Stephen Offei

Personal information
- Full name: Stephen Offei
- Date of birth: 14 January 1986 (age 39)
- Place of birth: Ghana
- Height: 1.87 m (6 ft 2 in)
- Position(s): Centreback

Youth career
- Sahara FC Kumasi

Senior career*
- Years: Team / Apps / (Gls)
- 2001–2009: Accra Hearts of Oak
- 2004–2005: → Litex Lovech (loan) / 4 / (0)
- 2008–2009: → Hapoel Petah Tikva (loan) / 27 / (1)
- 2009: Maccabi Netanya / 3 / (0)
- 2010–2012: Maccabi Be'er Sheva / 15 / (0)
- 2012: Dempo / 8 / (1)
- 2013–2014: Vasco / 13 / (1)

International career^{‡}
- 2007: Ghana U23 / 5 / (0)
- 2009: Ghana / 2 / (0)

= Stephen Offei =

Ghanaian footballer

Stephen Offei (born 14 January 1986 in Ghana) is a Ghanaian former professional association footballer who played as a centreback. He last played for Vasco S.C. in the Goa Professional League. He represented Ghana national football team in two international matches.

==Career==
Stephen Offei started his career in youth level in Kumasi club Sahara FC.In 2001 made his first domestic transfer to Accra Hearts of Oak and in his first three seasons there was the most capped player for the club.
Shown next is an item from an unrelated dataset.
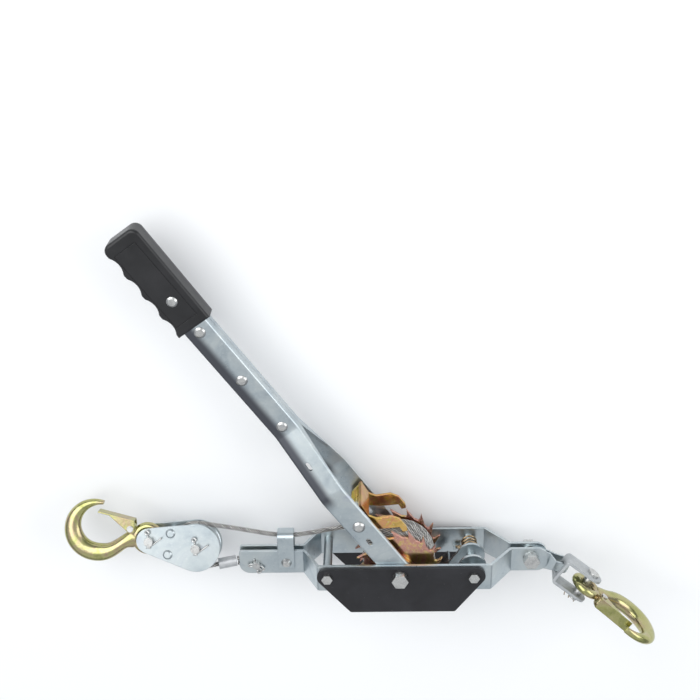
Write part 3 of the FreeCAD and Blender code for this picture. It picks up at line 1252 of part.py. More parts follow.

He played for the Ghana national U-23 team during the 2007 All African Games in Algeria and made his first cap for the Ghana Black Stars against Iran in 2008. He had loans from Accra Hearts of Oak in Bulgaria to PFC Litex Lovech in 2004 and in 2008 with Hapoel Petah Tikva F.C. In 2009, he moved permanent in Israel and sign for Premier League side Maccabi Netanya and after completed season moved to Maccabi Be'er Sheva having a successful year. In 2011, he travelled to China and was so close to finalize a deal with Shanghai Shenhua current club of Nicolas Anelka & Didier Drogba but could not meet the transfers deadline and in September 2012 signed a 1-year contract with India I-League Champions Dempo S.C and performed in 8 Goa league games having a goal in the opener game against his current team. After being released from Dempo he signed a contract with Vasco S.C. that will keep him in India until May 2013.
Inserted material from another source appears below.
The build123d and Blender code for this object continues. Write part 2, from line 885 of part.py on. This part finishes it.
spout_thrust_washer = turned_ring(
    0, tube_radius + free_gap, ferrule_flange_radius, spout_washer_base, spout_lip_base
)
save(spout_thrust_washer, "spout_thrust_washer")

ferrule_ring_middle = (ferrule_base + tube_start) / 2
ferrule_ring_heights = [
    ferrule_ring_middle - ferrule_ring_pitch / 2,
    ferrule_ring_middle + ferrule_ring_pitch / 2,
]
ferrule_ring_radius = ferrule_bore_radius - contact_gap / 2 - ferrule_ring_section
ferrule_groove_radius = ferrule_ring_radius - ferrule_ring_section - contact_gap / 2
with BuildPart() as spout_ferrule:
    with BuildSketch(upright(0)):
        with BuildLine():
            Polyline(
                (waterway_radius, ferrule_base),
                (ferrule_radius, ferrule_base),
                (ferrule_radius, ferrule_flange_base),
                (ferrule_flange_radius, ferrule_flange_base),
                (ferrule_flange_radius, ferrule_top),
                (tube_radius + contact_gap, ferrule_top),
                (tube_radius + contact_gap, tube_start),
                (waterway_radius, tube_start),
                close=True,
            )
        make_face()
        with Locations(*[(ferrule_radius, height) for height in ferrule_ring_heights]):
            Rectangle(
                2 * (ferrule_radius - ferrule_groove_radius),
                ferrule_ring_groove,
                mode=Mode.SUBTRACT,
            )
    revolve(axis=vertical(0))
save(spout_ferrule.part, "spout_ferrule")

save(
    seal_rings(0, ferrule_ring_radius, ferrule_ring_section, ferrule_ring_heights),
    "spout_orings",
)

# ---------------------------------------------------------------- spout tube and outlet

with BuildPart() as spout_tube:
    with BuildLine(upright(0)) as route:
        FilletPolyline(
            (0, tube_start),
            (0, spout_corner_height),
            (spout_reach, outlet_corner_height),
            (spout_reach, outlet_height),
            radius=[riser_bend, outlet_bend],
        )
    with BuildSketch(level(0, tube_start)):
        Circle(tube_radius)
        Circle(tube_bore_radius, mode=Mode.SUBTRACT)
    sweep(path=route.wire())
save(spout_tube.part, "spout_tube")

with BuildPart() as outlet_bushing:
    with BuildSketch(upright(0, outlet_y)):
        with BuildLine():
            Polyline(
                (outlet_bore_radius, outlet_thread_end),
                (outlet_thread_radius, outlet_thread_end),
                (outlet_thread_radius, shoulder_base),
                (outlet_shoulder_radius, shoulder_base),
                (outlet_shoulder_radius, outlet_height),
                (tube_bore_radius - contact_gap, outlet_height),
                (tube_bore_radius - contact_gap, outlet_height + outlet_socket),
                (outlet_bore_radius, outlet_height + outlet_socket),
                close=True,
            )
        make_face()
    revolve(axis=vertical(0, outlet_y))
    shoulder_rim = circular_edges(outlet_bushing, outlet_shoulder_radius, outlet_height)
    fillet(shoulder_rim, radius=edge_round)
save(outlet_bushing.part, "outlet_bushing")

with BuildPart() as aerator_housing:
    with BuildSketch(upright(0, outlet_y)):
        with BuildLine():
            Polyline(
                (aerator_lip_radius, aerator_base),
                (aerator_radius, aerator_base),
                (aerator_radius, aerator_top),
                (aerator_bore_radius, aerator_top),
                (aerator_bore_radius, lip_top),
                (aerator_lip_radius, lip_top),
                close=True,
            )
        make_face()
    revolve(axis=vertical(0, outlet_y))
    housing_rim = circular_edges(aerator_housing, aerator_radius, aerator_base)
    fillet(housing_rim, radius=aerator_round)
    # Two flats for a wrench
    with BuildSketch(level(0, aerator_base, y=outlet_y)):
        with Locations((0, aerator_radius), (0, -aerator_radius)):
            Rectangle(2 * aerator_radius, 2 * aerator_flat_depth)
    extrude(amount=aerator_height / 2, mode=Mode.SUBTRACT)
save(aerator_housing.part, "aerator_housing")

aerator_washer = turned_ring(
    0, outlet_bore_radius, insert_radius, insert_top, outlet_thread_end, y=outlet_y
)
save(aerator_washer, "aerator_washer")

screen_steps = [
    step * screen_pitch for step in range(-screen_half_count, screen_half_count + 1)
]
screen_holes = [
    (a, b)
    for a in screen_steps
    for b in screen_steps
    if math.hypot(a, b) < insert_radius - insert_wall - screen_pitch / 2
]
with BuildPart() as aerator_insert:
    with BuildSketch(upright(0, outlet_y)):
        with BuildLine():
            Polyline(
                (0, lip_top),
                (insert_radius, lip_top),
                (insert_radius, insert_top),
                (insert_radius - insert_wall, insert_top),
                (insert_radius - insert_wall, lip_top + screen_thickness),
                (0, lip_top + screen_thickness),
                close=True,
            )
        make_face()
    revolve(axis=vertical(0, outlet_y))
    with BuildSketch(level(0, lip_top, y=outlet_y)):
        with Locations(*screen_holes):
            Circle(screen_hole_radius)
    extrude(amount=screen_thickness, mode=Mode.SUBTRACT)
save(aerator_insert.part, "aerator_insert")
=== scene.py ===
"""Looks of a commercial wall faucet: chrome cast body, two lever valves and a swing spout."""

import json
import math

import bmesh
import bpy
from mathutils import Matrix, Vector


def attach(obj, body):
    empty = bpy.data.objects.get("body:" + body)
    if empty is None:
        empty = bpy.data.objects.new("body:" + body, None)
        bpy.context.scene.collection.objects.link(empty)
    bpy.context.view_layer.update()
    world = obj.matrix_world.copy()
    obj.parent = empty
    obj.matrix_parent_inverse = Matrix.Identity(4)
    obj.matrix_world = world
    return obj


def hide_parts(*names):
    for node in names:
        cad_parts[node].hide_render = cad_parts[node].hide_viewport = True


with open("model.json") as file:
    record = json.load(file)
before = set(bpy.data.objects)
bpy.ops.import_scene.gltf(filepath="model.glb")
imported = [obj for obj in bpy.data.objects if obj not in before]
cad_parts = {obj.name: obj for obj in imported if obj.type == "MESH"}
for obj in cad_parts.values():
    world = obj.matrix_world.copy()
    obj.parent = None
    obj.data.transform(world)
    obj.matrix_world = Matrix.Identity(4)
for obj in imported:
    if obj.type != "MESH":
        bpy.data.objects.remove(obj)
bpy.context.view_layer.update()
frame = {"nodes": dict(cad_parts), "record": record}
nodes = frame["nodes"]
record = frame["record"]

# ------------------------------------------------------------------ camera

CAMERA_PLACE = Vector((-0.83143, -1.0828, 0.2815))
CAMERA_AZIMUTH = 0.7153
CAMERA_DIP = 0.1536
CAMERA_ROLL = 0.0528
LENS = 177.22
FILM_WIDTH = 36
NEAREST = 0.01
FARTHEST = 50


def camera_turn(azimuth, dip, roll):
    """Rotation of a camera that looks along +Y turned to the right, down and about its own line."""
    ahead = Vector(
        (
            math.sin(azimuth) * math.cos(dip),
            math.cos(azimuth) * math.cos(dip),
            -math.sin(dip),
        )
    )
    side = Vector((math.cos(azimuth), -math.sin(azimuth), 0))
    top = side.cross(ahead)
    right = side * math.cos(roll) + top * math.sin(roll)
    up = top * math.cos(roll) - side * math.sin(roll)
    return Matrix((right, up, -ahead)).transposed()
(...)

Offei is well known in Ghana for his mentoring sessions actions and youth football development.

==Honours==
- Ghana Premier League: 2
 2005–06, 2006–07

==Charity work==
Mentoring sessions and donations made to Future For All Foundation, An NGO in Ghana that supports youth football development at the grassroot level.